Allí había una mujer de cincuenta años que se llamaba como yo. Me serví otra taza de té y deseé haberle echado un generoso chorro de coñac.
Will estaba admirando algunas de las fotos que George había sacado en Watergate antes de que lo derribasen para hacer la carretera de circunvalación. Mientras Rosemary y él hablaban sobre ellas, volví a tomar la mano de la señora Turnbull.
— ¿Peggy? ¿Eres tú? -le dije-. Soy yo, Rosie, Rosie, la chica que pensabas que era americana, la que se alojó contigo. La que acudió en tu auxilio con George. -Oh, Dios, me resultaba difícil aceptar que ésa fuera Peggy ¿Cómo demonios se iba a enterar esa anciana confusa de que yo era Rosie? Era imposible, claro, pero tenía que intentarlo-: Peggy -susurré con rapidez-. Peggy, ¿eres tú? ¿Es Rosemary el bebé que esperabas cuando te conocí? ¿Fuiste feliz con George? ¿Qué fue de Billy y de Carol? ¿Se mudaron aquí? ¿Están…? -Dios mío, eso sí que resultaba extraño-. ¿Siguen estando aquí?
Estaba desesperada por enterarme. Si Peggy era una anciana, estaba claro que Billy sería un anciano en alguna parte. ¿Obtuvo Carol su casa nueva, su televisor y su lavadora? ¿Consiguió un trabajo mejor? ¿Fueron Billy y ella felices juntos?… Había tantas cosas que deseaba saber.
Pero no sirvió de nada. Estaba claro que no debía bombardear a la señora Turnbull con preguntas. Ya estaba lo suficientemente confusa. Tan sólo lograría empeorar las cosas. No había sido más que un sueño. ¿Por qué trataba de utilizarla para explicármelo?
La señora Turnbull se preparó para decir algo:
— Quiero que sepas… vida feliz… marido maravilloso… hija perfecta… buenos hijos… todo gracias a… Rosie… Maravilloso… verla… de nuevo…
Me tendió la mano y la abracé.
— Todo ha salido bien, Peggy -me sorprendí diciéndole-. Todo ha salido muy bien.
Parecía cansada, pero seguía tratando de sostener su sonrisa torcida.
— Creo que ya es hora de que nos vayamos, Rosie -dijo Will, poniendo una mano sobre mi hombro-. Hemos agotado a la señora Turnbull.

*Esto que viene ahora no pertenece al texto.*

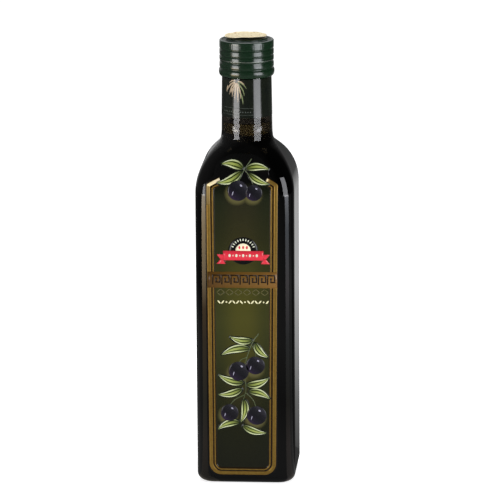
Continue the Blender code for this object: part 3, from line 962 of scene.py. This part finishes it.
# The olive sprigs: plain leaves and ripe olives on thin stems, one small sprig on the shoulder
# and a long one in the lower panel. Each leaf has a darker shade behind it.
# Each leaf is (base x, base z, tip x, tip z, bend, half-width) in mm.
LEAVES = (
    (1.2, 190.8, 14.6, 190.6, 1.4, 2.0),
    (-0.4, 191.0, -13.2, 193.4, -1.4, 2.3),
    (-1.6, 189.6, -15.6, 183.2, 1.8, 2.3),
    (3.0, 188.4, 14.8, 182.6, -1.2, 1.9),
    (4.8, 88.6, -8.6, 90.6, 1.5, 2.1),
    (6.2, 87.0, 14.0, 78.4, -1.6, 2.1),
    (3.2, 83.2, -13.6, 79.4, -1.8, 2.3),
    (-0.6, 62.8, -15.4, 67.2, 1.5, 2.2),
    (0.8, 61.4, 14.2, 65.6, -1.6, 2.2),
    (-1.6, 59.0, -15.8, 55.2, 1.4, 2.1),
    (2.2, 57.0, 14.6, 52.8, 1.6, 2.1),
    (-0.8, 52.4, -2.4, 38.6, 1.6, 2.1),
    (-3.2, 38.2, -16.0, 33.8, -1.6, 2.1),
    (-1.4, 36.6, 12.6, 32.0, -1.5, 2.0),
)
# Each stem is a list of (x, z) in mm, drawn as a smooth curve.
STEMS = (
    ((4.4, 196.4), (1.6, 192.6), (-0.2, 189.8), (-2.2, 185.6), (-3.2, 183.8)),
    ((0.4, 190.4), (3.6, 186.6), (5.6, 182.0)),
    ((8.4, 92.6), (5.2, 88.0), (2.6, 82.0), (0.6, 74.6), (0.2, 66.0), (0.6, 58.0), (-1.4, 50.0),
     (-2.8, 38.4)),
    ((4.2, 85.4), (6.4, 81.6), (6.6, 78.4)),
    ((1.2, 78.0), (-1.8, 76.8), (-3.2, 75.2)),
    ((0.2, 55.4), (-5.6, 52.4), (-8.6, 49.2)),
    ((0.6, 56.4), (4.6, 52.4), (6.4, 48.2)),
)
LEAF_ROWS = 20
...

Volvimos a darles las gracias, nos despedimos y nos dirigimos a la puerta. Dirigí la mirada a la habitación y durante un segundo pude ver otra vez a Peggy, a la joven Peggy que reía cuando regresó de su luna de miel. Su expresión encajaba perfectamente con el rostro medio paralizado y cubierto de arrugas de la señora Turnbull.
— Adiós, Rosie -nos dijo-. Adiós, Billy.
— Es Will, no Billy, mamá -la corrigió Rosemary.

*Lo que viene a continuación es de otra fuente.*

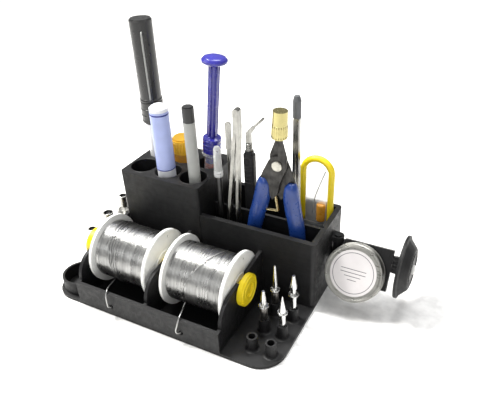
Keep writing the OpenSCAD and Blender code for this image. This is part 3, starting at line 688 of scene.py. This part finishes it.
def make_cutter():
    """Bowed grips in place of the plain handles, the rivet's edge and the sleeve's ribs."""
    for side, sign, body in (("left", -1, "cutter"), ("right", 1, "cutter_half")):
        steps = smooth_path([Vector(row[:3]) for row in GRIP_LINE], 5)
        depths = smooth_path([Vector((row[3], 0, 0)) for row in GRIP_LINE], 5)
        verts, count = [], 28
        for (x, z, wide), (deep, _, _) in zip(steps, depths):
            for k in range(count):
                a = 2 * math.pi * k / count
                c, t = math.cos(a), math.sin(a)
                verts.append(on_cutter(sign * (x + wide * math.copysign(abs(c) ** GRIP_SQUASH, c)),
                                       deep * math.copysign(abs(t) ** GRIP_SQUASH, t), z))
        rings = len(steps)
        faces = [quad if sign < 0 else quad[::-1] for quad in ring_quads(rings, count)]
        top, foot = tuple(range(count)), tuple((rings - 1) * count + k for k in range(count))
        faces.append(top[::-1] if sign < 0 else top)
        faces.append(foot if sign < 0 else foot[::-1])
        grip = new_piece(f"moulded_grip_{side}", verts, faces, BLUE_GRIP, body)
        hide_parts("grip_" + side)
    lathe("rivet_edge", on_cutter(0, -2.78, 0), (0, -1, 0),
                  [(0, 0.0034), (0.00012, 0.0032), (0.00012, 0.0029), (0, 0.0027)], PIN, "cutter",
                  64, (False, False))
    for k in range(20):
        a = 2 * math.pi * k / 20
        points = [on_cutter(r * math.cos(a), r * math.sin(a), z) for z, r in
                  ((19.6, 4.86), (23.5, 4.79), (27.5, 4.72))]
        tube(f"sleeve_rib_{k}", points, [0.00026] * 3, BRASS,
                     "jaw_sleeve", 2, 8, across=(math.cos(a), math.sin(a), 0))


# The case: its middle, where its arch starts and the arch's radius, in mm.
CASE_X, CASE_Y, CASE_TOP, CASE_BAND = 133.4, 106, 82, 10.2


def make_case():
    """The case's bowed rim as one round band, and what shows through its panel."""
    line = [(CASE_X - CASE_BAND, z) for z in (42.6, 56, 70)]
    for k in range(13):
        a = math.pi - math.pi * k / 12
        line.append((CASE_X + CASE_BAND * math.cos(a), CASE_TOP + CASE_BAND * math.sin(a)))
    line += [(CASE_X + CASE_BAND, z) for z in (70, 56, 42.6)]
    rim = tube("case_band", [place(x, CASE_Y, z) for x, z in line], [0.0024] * len(line), YELLOW,
               "case", 3, 20, (1.0, 0.92), (0, 1, 0))
    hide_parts("case_rim")
    crease = [(-2.4, 50), (-0.9, 62), (2.6, 74), (6.1, 84)]
    tube("case_crease", [place(CASE_X + x, CASE_Y - 1, z) for x, z in crease],
                 [0.00035] * 4, LINER_GREY, "case", 4, 8)
    profile = rounded(14 * MM, 3.4 * MM, 1.2 * MM)
    refill = lathe("case_refill", place(CASE_X + 3.6, CASE_Y, 44), (0, 0, 1), profile, AMBER,
                   "case", 40)


def make_small_tools():
    """The hook's grip ribs and ferrule rings, and the scraper's two rings."""
    for k in range(7):
        z = 70 + k * 3.2
        line = [place(88 + 4.05 * x, 95 - 3.05, z) for x in (-0.7, 0, 0.7)]
        band = tube(f"hook_grip_rib_{k}", line, [0.00035] * 3, GRIP_BLACK, "hook", 2, 8)
    for k in range(3):
        ring = lathe(f"hook_ferrule_{k}", place(88, 95, 94.2 + k * 2.0), (0, 0, 1),
                     [(0, 0.0020), (0.0002, 0.0024), (0.0011, 0.0024), (0.0013, 0.0020)],
                     TOOL_STEEL, "hook", 40, (False, False))
    for k, z in enumerate((81.0, 83.0)):
        ring = lathe(f"scraper_ring_{k}", place(72.8, 78, z), (0, 0, 1),
                     [(0, 0.0030), (0.0002, 0.0032), (0.0008, 0.0032), (0.0010, 0.0030)],
                     WHITE_GLOSS, "scraper", 40, (False, False))


def make_tips():
    """Each tip's collar ring, two tips' dark shanks, and each spare barrel's lip, with painted
    shade as a black lining inside its bore.
    """
    sockets = {"tip_bevel": (129, 30, 23.5), "tip_long": (129, 47, 23.5),
               "tip_cone": (142, 30, 23.0), "tip_knife": (142, 47, 24.0)}
    for name, (x, y, z) in sockets.items():
        ring = lathe(name + "_ring", place(x, y, z), (0, 0, 1),
                     [(0.0, 0.0032), (0.0002, 0.0034), (0.0008, 0.0034), (0.0010, 0.0032)],
                     TIP, name, 48, (False, False))
    for name in ("tip_bevel", "tip_long"):
        x, y, z = sockets[name]
        sleeve = lathe(name + "_shank", place(x, y, 13.2), (0, 0, 1),
                       [(0, 0.00215), (0.0001, 0.0024), (z * MM - 0.0140, 0.0024),
                        (z * MM - 0.0136, 0.0021)],
                       TIP_DARK, name, 40, (False, False))
    for name, y, foot, radius in (("barrel_front", 41, 14.5, 2.9), ("barrel_middle", 60, 17.5, 3.7),
                                  ("barrel_rear", 79, 22.0, 2.9)):
        bore_r = (radius - 0.55) * MM
        # A black lining just inside each spare barrel's mouth: painted shade in its hollow bore.
        bore_shade = lathe(name + "_bore_shade", place(-18.5, y, foot + 16.6), (0, 0, 1),
                     [(0, bore_r), (0.0017, bore_r)], LINER_BLACK, name, 40, (True, False))
        lip = lathe(name + "_lip", place(-18.5, y, foot + 18.2), (0, 0, 1),
                    [(0, radius * MM), (0.0001, (radius + 0.15) * MM),
                     (0.0004, (radius + 0.1) * MM), (0.0004, (radius - 0.4) * MM)],
                    BARREL, name, 48, (False, False))


# ---------------------------------------------------------------- printed stand

def make_stand_details():
    """Raised rims round the pen holes, fillets at the sockets' feet, rings on the spindle's end."""
    for row, y in enumerate((75.5, 98.5)):
        for col in range(3):
            x = 11.5 + 21 * col
            lip = lathe(f"hole_lip_{row}_{col}", place(x, y, 76), (0, 0, 1),
                        [(-0.0006, 0.00948), (0.0, 0.0096), (0.00018, 0.0100), (0.0, 0.0104)],
                        BLACK, "stand", 96, (False, False))
    for x in (129, 142):
        for y in (13, 30, 47):
            foot = []
            for k in range(7):
                a = math.pi / 2 * k / 6
                foot.append(((2.5 + 1.5 * (1 - math.sin(a))) * MM,
                             (3.5 + 1.5 * (1 - math.cos(a))) * MM))
            fillet = lathe(f"socket_foot_{x}_{y}", place(x, y, 0), (0, 0, 1), foot, BLACK,
                           "stand", 48, (False, False))
    spindle_at = place(0, SPINDLE_Y, SPINDLE_Z)
    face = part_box("spindle")[1].x
    for name, radius, wide in (("cap_ring_outer", 9.2, 0.4), ("cap_ring_inner", 5.4, 0.5)):
        profile = []
        for k in range(9):
            a = math.pi * k / 8
            profile.append((face - 0.0001 + 0.0005 * math.sin(a),
                            (radius - wide * math.cos(a)) * MM))
        ring = lathe(name, (0, spindle_at.y, spindle_at.z), (1, 0, 0), profile, YELLOW,
                     "spindle", 96, (False, False))


make_camera()
make_stage()
dress_nodes()
make_spools()
make_tin()
make_dish()
make_pens()
make_syringe()
make_cutter()
make_case()
make_small_tools()
make_tips()
make_stand_details()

— No pasa nada, respondo a cualquiera de los dos -dijo Will, mientras yo intentaba desesperadamente ver de nuevo a Peggy en la señora Turnbull. Pero sus ojos se habían enturbiado y su cara parecía aún más paralizada. Había desconectado, y ni siquiera sabía ya que estábamos allí.
— Gracias por haber venido -nos dijo Rosemary-. No había visto a mi madre tan animada desde que cayó enferma. Lamento que estuviera un poco confundida. Está cansada, pero vuestra visita le ha hecho mucho bien. Debéis visitarla de nuevo.

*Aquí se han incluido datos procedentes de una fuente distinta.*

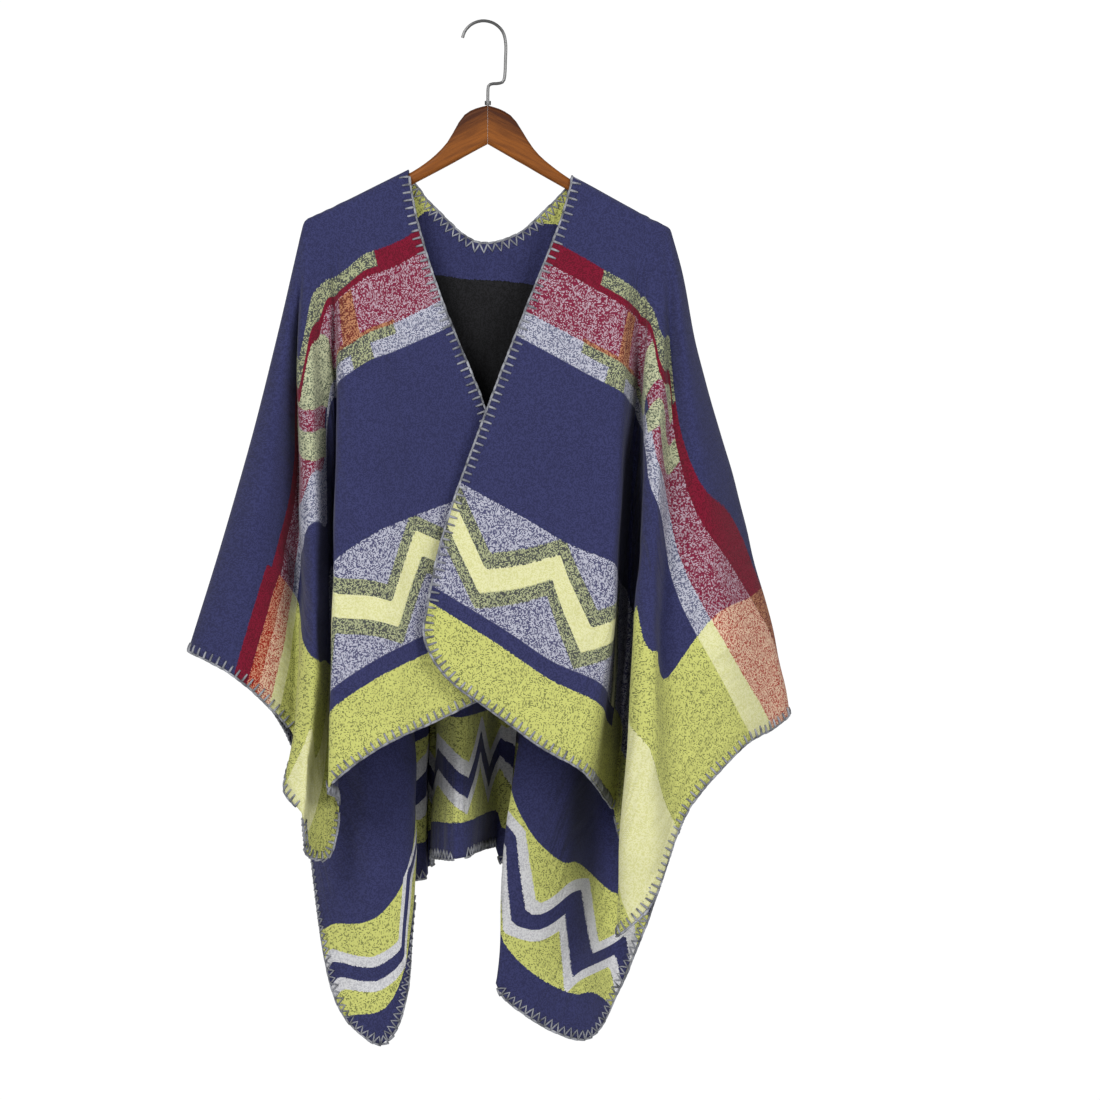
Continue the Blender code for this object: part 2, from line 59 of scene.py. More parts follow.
# fold; x, y and z of its start; x at the five places; y at the five; z of its lower end (cm, as
# sighted from the front)
FOLDS = (
    ("edge_r", 9.1, 0.0, -16.7, 7.8, 4.7, -0.3, -4.8, -7.4, -1.3, -1.9, -2.9, -3.5, -3.7, -68.6),
    ("chest_r1", 11.0, 0.0, -17.7, 10.4, 8.7, 5.6, 2.9, 0.6, -1.4, -2.1, -3.0, -3.6, -3.8, -74.1),
    ("chest_r2", 12.8, 0.0, -18.7, 12.5, 11.7, 9.9, 7.7, 5.7, -1.5, -2.3, -3.2, -3.8, -4.0, -77.8),
    ("crest_r", 14.6, 0.0, -19.7, 14.5, 14.3, 13.7, 13.2, 10.3, -1.5, -2.4, -3.2, -3.6, -3.4, -80.5),
    ("wall_r", 15.7, 0.0, -20.3, 15.7, 15.3, 14.3, 13.7, 12.1, -1.2, -1.2, 1.5, 3.8, 4.4, -82.9),
    ("valley_r", 16.4, 0.0, -20.7, 16.4, 16.1, 15.4, 14.8, 13.9, -1.0, 1.0, 7.2, 11.2, 12.2, -85.6),
    ("corner_r", 17.1, 0.0, -21.0, 17.0, 16.9, 16.7, 16.1, 15.3, -1.0, 0.1, 3.0, 4.6, 3.8, -96.0),
    ("fold2_r", 17.5, 0.0, -21.3, 17.4, 17.1, 16.1, 15.0, 13.9, -1.3, -2.0, -3.5, -4.5, -4.2, -98.1),
    ("crest2_r", 18.0, 0.0, -21.5, 18.6, 18.5, 18.0, 17.6, 17.6, -1.6, -3.0, -5.0, -6.3, -5.8, -94.7),
    ("crease_r", 18.3, 0.0, -21.7, 19.5, 19.6, 19.7, 19.5, 21.4, -1.1, -0.6, -1.0, -2.6, -3.0, -84.9),
    ("panel3_r", 18.4, 0.0, -21.8, 20.1, 21.1, 22.9, 24.8, 27.3, -1.2, -2.0, -2.5, -2.0, -0.5, -78.0),
    ("panel4_r", 18.6, 0.0, -21.9, 20.6, 22.0, 25.2, 28.2, 31.0, -0.6, -0.6, 0.0, 1.5, 3.2, -75.8),
    ("ridge_r", 18.9, 0.0, -22.05, 20.9, 22.4, 26.0, 29.5, 32.5, 0.5, 1.5, 3.0, 5.0, 6.0, -74.4),
    ("back_r1", 18.6, 0.0, -21.9, 20.0, 21.5, 24.0, 26.0, 27.3, 1.4, 4.4, 9.8, 14.6, 17.0, -77.0),
    ("back_r2", 18.5, 0.0, -21.8, 19.5, 20.4, 21.9, 22.8, 22.5, 1.7, 4.3, 7.2, 9.0, 9.0, -82.0),
    ("back_r3", 18.3, 0.0, -21.7, 18.6, 18.9, 19.6, 19.9, 20.0, 2.0, 6.4, 13.0, 18.0, 20.0, -88.5),
    ("back_r4", 17.8, 0.0, -21.4, 17.6, 17.5, 16.9, 16.1, 17.4, 2.0, 5.8, 10.6, 14.0, 12.0, -95.8),
    ("hollow_r", 17.1, 0.0, -21.0, 16.9, 16.3, 14.7, 12.5, 14.4, 1.9, 6.0, 12.0, 16.5, 13.5, -103.2),
    ("drop_r1", 16.0, 0.0, -20.4, 15.5, 14.4, 11.8, 9.0, 10.8, 1.5, 3.5, 7.0, 9.8, 10.3, -109.2),
    ("drop_r2", 14.2, 0.0, -19.4, 13.4, 12.0, 9.2, 6.3, 5.1, 1.5, 3.2, 6.5, 8.8, 8.8, -107.3),
    ("drop_r3", 12.0, 0.0, -18.2, 11.3, 9.7, 6.3, 2.7, 0.9, 1.5, 3.5, 7.0, 9.6, 9.6, -102.8),
    ("tuck_r", 10.5, 0.0, -17.4, 10.5, 10.7, 10.4, 9.6, 10.0, 2.0, 4.6, 8.8, 12.2, 13.0, -98.6),
    ("neck_r", 9.1, 0.0, -16.7, 8.9, 8.2, 6.2, 3.9, 2.5, 1.6, 4.8, 10.5, 15.0, 15.5, -94.4),
    ("neck_r1", 9.1, 0.62, -16.9, 8.75, 8.0, 6.0, 3.7, 2.4, 1.7, 4.9, 10.7, 15.2, 15.8, -93.8),
    ("neck_r2", 9.0, 1.15, -17.5, 8.5, 7.7, 5.7, 3.4, 2.2, 1.8, 5.0, 10.9, 15.5, 16.1, -93.0),
    ("tuck_r2", 8.55, 1.35, -18.0, 8.3, 7.6, 8.4, 9.0, 9.2, 2.2, 6.2, 12.4, 16.9, 17.6, -91.8),
    ("neck_r3", 7.9, 1.5, -18.7, 7.4, 6.6, 4.6, 2.5, 1.6, 2.3, 6.2, 13.4, 18.2, 19.4, -90.5),
    ("hollow_b", 6.7, 2.0, -20.0, 6.2, 5.4, 3.4, 1.6, 0.9, 2.6, 6.0, 13.0, 18.4, 20.0, -88.5),
    ("centre_r", 3.0, 2.4, -23.1, 2.5, 1.7, 0.4, -0.7, -1.2, 2.9, 5.0, 8.2, 11.2, 12.0, -89.2),
    ("centre", -0.9, 2.5, -23.9, -1.2, -1.7, -2.4, -2.8, -3.4, 3.0, 4.6, 6.8, 8.2, 8.6, -90.0),
    ("centre_l", -6.0, 2.1, -19.9, -5.9, -5.7, -5.4, -5.1, -5.9, 2.6, 5.4, 9.6, 13.6, 14.2, -89.8),
    ("neck_l3", -7.5, 1.5, -18.0, -7.2, -6.9, -6.4, -6.0, -6.1, 2.4, 6.4, 13.6, 18.8, 20.2, -90.8),
    ("tuck_l2", -8.1, 1.35, -17.4, -8.0, -7.45, -9.6, -12.0, -13.2, 2.25, 6.0, 12.5, 17.4, 18.6, -91.2),
    ("neck_l2", -8.45, 1.2, -17.0, -8.1, -7.5, -6.7, -6.3, -6.4, 2.0, 5.2, 11.1, 16.0, 17.2, -91.6),
    ("neck_l1", -8.5, 0.7, -16.2, -8.2, -7.6, -6.8, -6.4, -6.5, 1.9, 5.0, 10.7, 15.6, 16.8, -91.8),
    ("neck_l", -8.5, 0.0, -15.95, -8.3, -7.7, -6.9, -6.6, -6.8, 1.8, 4.8, 10.3, 15.2, 16.4, -92.0),
    ("tuck_l", -9.8, 0.0, -16.6, -9.5, -9.9, -11.4, -13.2, -14.2, 1.75, 4.4, 9.3, 13.6, 14.6, -93.2),
    ("wall_l", -11.1, 0.0, -17.3, -10.5, -9.7, -8.6, -8.1, -8.0, 1.6, 3.9, 8.2, 11.8, 12.4, -94.9),
    ("drop_l1", -13.2, 0.0, -18.4, -12.6, -11.5, -10.0, -8.9, -8.5, 1.5, 3.5, 7.0, 9.6, 9.8, -103.5),
    ("drop_l2", -15.3, 0.0, -19.4, -14.8, -14.1, -13.1, -12.5, -11.3, 1.5, 3.4, 7.0, 9.2, 9.2, -109.8),
    ("drop_l3", -16.6, 0.0, -20.0, -16.3, -15.8, -15.0, -14.6, -15.4, 1.6, 4.0, 8.0, 10.4, 10.4, -106.7),
    ("drop_l4", -17.3, 0.0, -20.4, -17.7, -17.6, -17.2, -16.9, -17.6, 1.8, 5.0, 9.6, 12.2, 12.0, -99.8),
    ("back_l3", -18.0, 0.0, -20.7, -19.1, -19.9, -20.5, -20.8, -20.4, 2.0, 6.5, 13.0, 17.5, 18.5, -79.9),
    ("back_l2", -18.4, 0.0, -20.9, -19.9, -21.0, -22.4, -23.6, -24.7, 1.7, 4.4, 7.4, 8.8, 8.6, -71.8),
    ("back_l1", -18.8, 0.0, -21.1, -20.4, -21.8, -24.1, -26.2, -28.4, 1.4, 4.5, 9.6, 14.2, 16.8, -68.6),
    ("ridge_l", -19.0, 0.0, -21.3, -20.7, -22.3, -25.2, -28.5, -32.1, 0.5, 1.6, 3.4, 5.0, 6.0, -67.6),
    ("panel4_l", -18.9, 0.0, -21.2, -20.5, -21.6, -23.5, -25.6, -27.9, -0.2, 0.2, 0.8, 2.0, 3.2, -69.8),
    ("panel3_l", -18.8, 0.0, -21.1, -20.2, -21.1, -21.8, -22.7, -24.3, -0.6, 0.6, 2.2, 3.4, 4.2, -72.7),
    ("crease_l", -18.5, 0.0, -21.0, -19.9, -20.4, -20.2, -20.2, -20.6, -0.9, 2.0, 5.5, 7.0, 6.0, -77.4),
    ("fold2_l", -18.2, 0.0, -20.8, -19.5, -20.2, -19.7, -19.6, -21.8, -1.15, -0.3, 1.0, 1.5, 1.0, -82.6),
    ("crest2_l", -17.7, 0.0, -20.6, -18.9, -19.1, -18.7, -18.5, -19.8, -1.2, -1.2, -0.4, -0.2, -0.6, -85.6),
    ("corner_l", -17.2, 0.0, -20.3, -17.8, -18.0, -17.6, -17.8, -19.6, -1.0, 0.2, 2.2, 3.6, 3.4, -89.3),
    ("back2_l", -16.7, 0.0, -20.1, -17.1, -17.0, -16.9, -16.9, -17.2, -1.0, 0.8, 4.2, 5.8, 5.6, -89.9),
    ("valley_l", -16.0, 0.0, -19.7, -16.4, -16.4, -16.4, -16.2, -15.9, -0.9, 1.2, 5.0, 6.2, 6.0, -84.2),
    ("turn_l", -14.9, 0.0, -19.2, -15.2, -15.5, -16.4, -16.7, -17.0, -1.3, -1.8, -2.6, -3.0, -2.7, -82.3),
    ("chest_l3", -13.3, 0.0, -18.4, -13.3, -13.1, -12.5, -12.0, -11.8, -1.5, -2.3, -3.1, -3.4, -3.2, -78.0),
    ("chest_l2", -11.7, 0.0, -17.6, -11.4, -10.5, -8.6, -6.9, -5.5, -1.4, -1.9, -2.2, -2.2, -2.0, -75.0),
    ("chest_l1", -10.1, 0.0, -16.8, -9.5, -7.8, -4.1, -1.1, 1.3, -1.2, -1.5, -1.6, -1.5, -1.3, -71.8),
    ("edge_l", -8.5, 0.0, -16.0, -7.7, -5.2, 0.1, 3.7, 6.2, -1.1, -1.3, -1.3, -1.2, -1.0, -69.9),
)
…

— Muchas gracias -contesté.
Pero sabía que no lo haríamos. Peggy, la señora Turnbull, luchaba ya con las palabras y con la vida. Utilizarla para comprender mis sueños o los misterios del tiempo no sólo carecía de sentido sino que sería algo muy cruel. Nos habíamos dado las gracias la una a la otra. Yo había salvado su vida y la de su hija; ella había salvado mi vida. A Peggy le hubiera gustado saberlo. Equilibraba la balanza. La deuda había sido pagada. El pasado era historia. No era mi lugar. Tenía que vivir mi propia vida, en el aquí y el ahora.